G115 and CB2 steels for ultra-supercritical power plants were successfully joined by TIG welding. Major conclusions were listed as follows:

  1. 1.

    The microstructure of WM at 130 and 150 A was quenched lath martensite inside PAGs, but the microstructure at 130 A was smaller and some cavities were found in its WM, which could influence tensile properties.

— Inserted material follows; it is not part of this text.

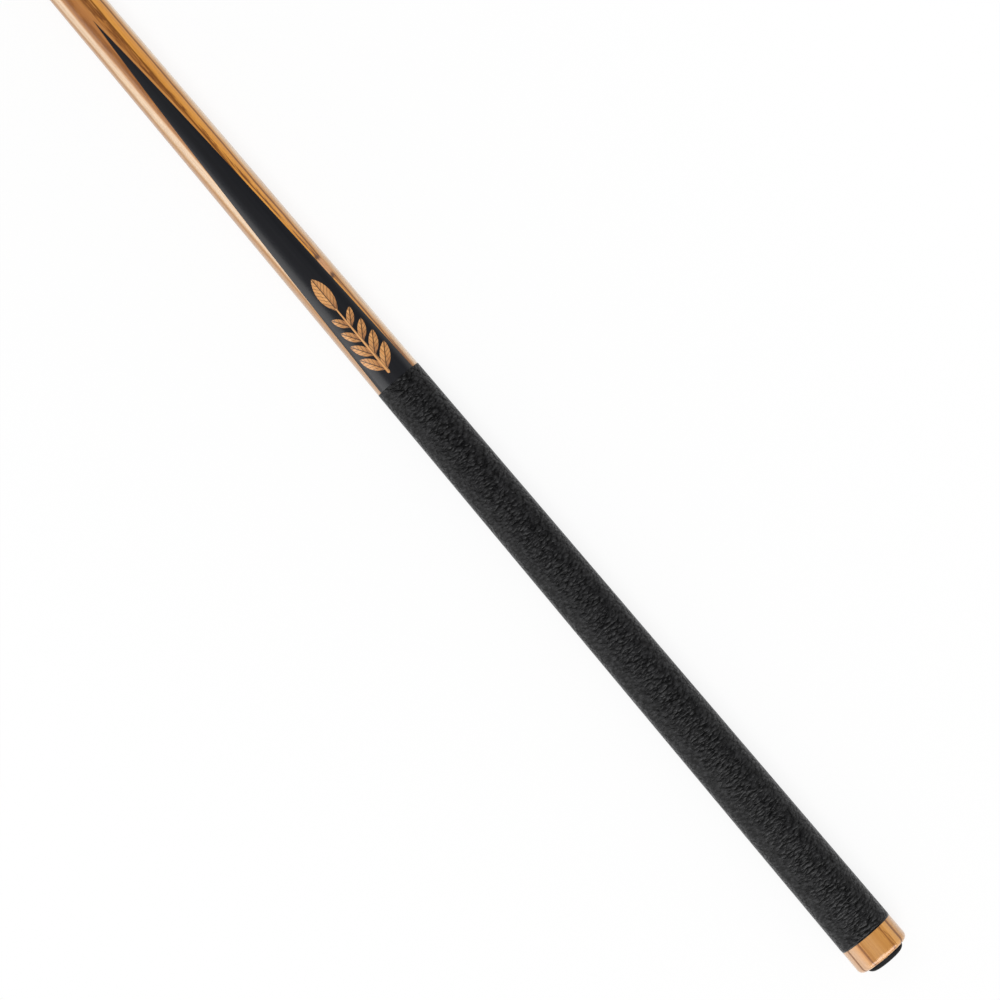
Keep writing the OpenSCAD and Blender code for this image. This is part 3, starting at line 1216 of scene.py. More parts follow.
def threaded(
    lead: np.ndarray, x: np.ndarray, radius: np.ndarray, tail: np.ndarray, ring: bool = False
) -> Shape:
    """A turned skin with a threaded stretch between two plain ones.

    Args:
        lead: places and radii of the plain line before the thread.
        x: the thread's places, one to a row.
        radius: the thread's radii, a row per place and a column per angle.
        tail: places and radii of the plain line after it.
        ring: whether the end of the tail joins the start of the lead.

    Returns:
        The skin.
    """
    angle = np.arange(THREAD_STEPS) * TURN / THREAD_STEPS
    places = np.concatenate([lead[:, :1], x, tail[:, :1]]) + 0 * angle
    plain = [line[:, 1:] + 0 * angle for line in (lead, tail)]
    radii = np.concatenate([plain[0], radius, plain[1]])
    rows = np.stack([places, radii * np.cos(angle), radii * np.sin(angle)], axis=2)
    return lofted(rows, ring=ring, ends=(False, False))


def span(node: str) -> tuple[float, float]:
    """Where a solid starts and ends along the cue."""
    low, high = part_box(node)
    return float(low[0]), float(high[0])


@cache
def material(finish: Finish) -> bpy.types.Material:
    """A finish's material, made once."""
    return finish.material()


def add_piece(name: str, shape: Shape, body: Body, finish: Finish, slot: str, node: str) -> None:
    """Adds a piece of the cue in place of one of its solids.

    Args:
        name: the piece's name.
        shape: its points and faces.
        body: the rigid body that it rides on.
        finish: its finish.
        slot: the record's material slot that the finish belongs to; not used.
        node: the solid that it replaces.
    """
    piece = bpy.data.objects.new(name, shape.mesh(name))
    piece.data.materials.append(material(finish))
    bpy.context.scene.collection.objects.link(piece)
    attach(piece, body.value)
    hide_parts(node)
    log.info("%s: in place of %s, in %s", name, node, finish.name)


def dress(node: str, finish: Finish) -> None:
    """Gives a solid that stays as it is its finish.

    Args:
        node: the solid.
        finish: its finish.
    """
    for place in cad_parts[node].material_slots:
        place.material = material(finish)
    log.info("%s: the solid itself, in %s", node, finish.name)


# -------------------------------------------------------------------------- sub-assemblies


@dataclass(frozen=True)
class Outline:
    """The cue's outside: a cone for the handle, a cone for the forearm and the shaft's taper.

    Attributes:
        sleeve_x: where the butt's wood starts, with butt_end_r as its radius.
        a_joint_x: where the wrap meets the forearm, with a_joint_r as its radius.
        joint_x: where butt and shaft meet, with joint_r as their radius.
        straight_x: where the taper ends and the straight stretch of the shaft starts.
        tip_r: radius of that stretch.
        taper_power: how late the shaft's taper opens towards the joint.
    """

    sleeve_x: float
    a_joint_x: float
    joint_x: float
    straight_x: float
    butt_end_r: float = 15.7 * MM
    a_joint_r: float = 13.25 * MM
    joint_r: float = 10.8 * MM
    tip_r: float = 6.375 * MM
    taper_power: float = 1.25

    # How far the shaft is straight behind its ferrule.
    STRAIGHT_LENGTH = 255 * MM

    @classmethod
    def from_solids(cls) -> "Outline":
        """The outline with its places along the cue read from the solids."""
        rear = [span(node)[0] for node in ("butt_sleeve", "forearm", "shaft")]
        return cls(*rear, straight_x=span("ferrule")[0] - cls.STRAIGHT_LENGTH)

    def butt(self, x: np.ndarray | float) -> np.ndarray:
        """Radius of the butt's outside, straight between its three given places."""
        places = (self.sleeve_x, self.a_joint_x, self.joint_x)
        return np.interp(x, places, (self.butt_end_r, self.a_joint_r, self.joint_r))

    def shaft(self, x: np.ndarray | float) -> np.ndarray:
        """Radius of the shaft: the tip's, and towards the joint a power of the way done."""
        share = np.clip((self.straight_x - x) / (self.straight_x - self.joint_x), 0, None)
        return self.tip_r + (self.joint_r - self.tip_r) * share**self.taper_power


@dataclass
class Bumper:
    """The rubber bumper, and the steel stud that it is moulded round.

    Attributes:
        outer_r: radius of the rubber's side.
        flat_r: radius of its flat end.
        stands_out: how far it stands out of the sleeve.
        lip: thickness of the rubber over the stud's head.
        head_r: radius of the stud's head.
        head_t: thickness of the stud's head.
        stud_r: radius over the thread's crests.
        root_r: radius at its roots.
        pitch: distance between its crests.
        neck: length of the plain neck before it.
        ease: how far the edges of the rubber and of the stud's head are eased.
        chamfer: how far below the roots the stud's end starts.
        gap: room between the rubber and the stud.
    """

    outer_r: float = 11.3 * MM
    flat_r: float = 6.75 * MM
    stands_out: float = 3.2 * MM
    lip: float = 1.2 * MM
    head_r: float = 8.0 * MM
    head_t: float = 1.4 * MM
    stud_r: float = 4.75 * MM
    root_r: float = 3.95 * MM
    pitch: float = 1.5875 * MM
    neck: float = 1 * MM
    ease: float = 0.2 * MM
    chamfer: float = 0.4 * MM
    gap: float = 0.05 * MM

    def build(self) -> None:
        """Adds both pieces."""
        rubber, stud = self.rubber(), self.stud()
        add_piece("bumper_rubber", rubber, Body.BUMPER, RUBBER, "bumper", "bumper")
        add_piece("bumper_stud_steel", stud, Body.STUD, STEEL, "steel_hardware", "bumper_stud")

    def rubber(self) -> Shape:
        """A flat end, a quarter ellipse to the side, and a moulded room for the stud's head.

        Returns:
            The rubber.
        """
        start, flange = span("bumper")
        head_x = span("bumper_stud")[0] - self.gap
        room_x = flange - self.lip + self.gap
        hole_r, room_r = self.stud_r + self.gap, self.head_r + self.gap
        corners = [(start, 0.0)]
        corners += quarter(start, self.flat_r, self.stands_out, self.outer_r - self.flat_r, 18)
        corners += [(flange, self.outer_r, self.ease), (flange, hole_r), (room_x, hole_r)]
        corners += [(room_x, room_r), (head_x, room_r), (head_x, 0.0)]
        return turned(corners)

    def stud(self) -> Shape:
        """A flat head, a neck and a thread with a chamfered end.

        Returns:
            The stud.
        """
        start, stop = span("bumper_stud")
        neck_x = start + self.head_t
        thread = Thread(self.stud_r, self.root_r, self.pitch, neck_x + self.neck, stop)
        head = [
            (start, 0.0),
            (start, self.head_r, self.ease),
            (neck_x, self.head_r, self.ease),
            (neck_x, self.stud_r),
            (neck_x + 0.9 * self.neck, self.stud_r),
        ]
        x = thread.rows(12)
        radius = np.minimum(thread.radius(x), self.root_r - self.chamfer + (stop - x))
        return threaded(profile(head), x, radius, np.array([[stop, 0.0]]))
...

The microstructure of CB2 and G115 was composed of tempered martensite with M23C6 precipitates.

  2. 2.

    For HAZ at both sides, the peak temperature decreased with increasing distance from WM, thus the size of PAGs at CGHAZ was larger than that of FGHAZ. The microstructure of CGHAZ and FGHAZ was untempered martensite, while the ICHAZ was composed of quenched and tempered martensite.

  3. 3.

    The microhardness of WM was higher than that of HAZ and BM, and the hardness of two base metals was about 250 HV. The variation of hardness at both sides was basically similar, and the hardness value of HAZ gradually decreased with increasing distance from WM.

  4. 4.

    The tensile strength at room temperature gradually increased with increasing welding current, and the stress at 150 A was 673 MPa. As current exceeded 150 A, the tensile stress basically kept unchanged. This phenomenon also occurred at 650 ℃, and the tensile strength at 150 A was 309 MPa.